Raymond Johnson said...

Eric, You touch on another of my concerns, that part of the appeal of BRT is the glam factor, when the system might benefit much more from smaller, incremental changes spread across the system. This money from Washington is apparently only available for BRT, which I think is part of that, it is a lot harder for our reps there to take credit for those kind of changes.

Chris Kidd, I like your idea of planters and trees replacing parked cars as psychological barrier. It is just not clear to me there has been much thought given to this yet. I'm not sure that the opportunity has been missed to have young, creative architects work on this project, but I'm not hopeful it will happen. I've got to disagree on narrowing the sidewalks though. Pedestrian traffic will only be increasing in this area, and since we may be moving the psych barrier onto the sidwalks, we'll need the extra room.

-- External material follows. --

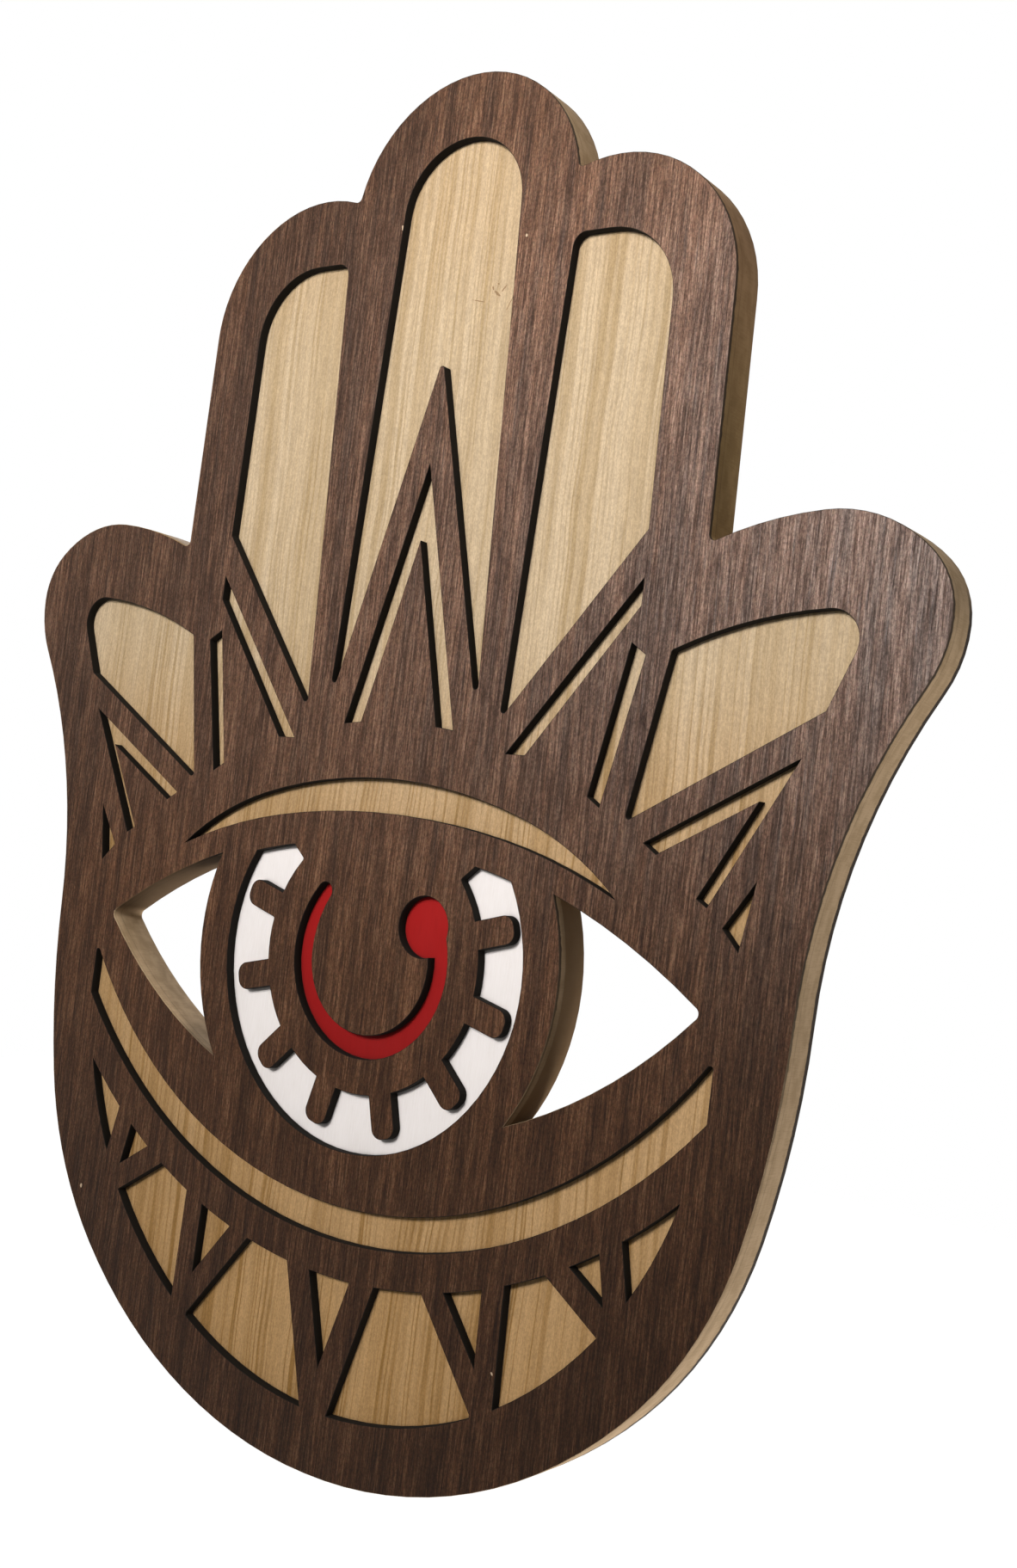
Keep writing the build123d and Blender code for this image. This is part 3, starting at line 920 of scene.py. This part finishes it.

Finally, after reviewing AC Transit promo video Becks linked to, it seems like they are looking at differentiated the individual stops, though the designs still don't look promising.

Becks said...

Finally, after reviewing AC Transit promo video Becks linked to, it seems like they are looking at differentiated the individual stops, though the designs still don't look promising.

You read my mind Raymond - I was stopping by to point that out. Also, remember that these are just initial ideas for the bus stops. And I happen to think that some of the models look pretty neat.

You've probably seen it by now, but if not, V Smoothe wrote an excellent post today explaining why this particular route was chosen and why it's not redundant to BART.

Peter said...

Glad someone finally commented on how ugly the BRT system stations are. It's like some bad architecture from the 60s.

I'm curious about the head-on collision scenario, too. How many buses have collided in Curitiba? Scary. Can't we get a physical separation barrier in there, and then do away with cars altogether?

Just gimme a physically-separated bike lane and we'll all be happy, and we won't have heart attacks until we're in our 60s, at least.

Also, no sane human wants to be chased by a gargantuan bus through the streets of Oakland and Berkeley.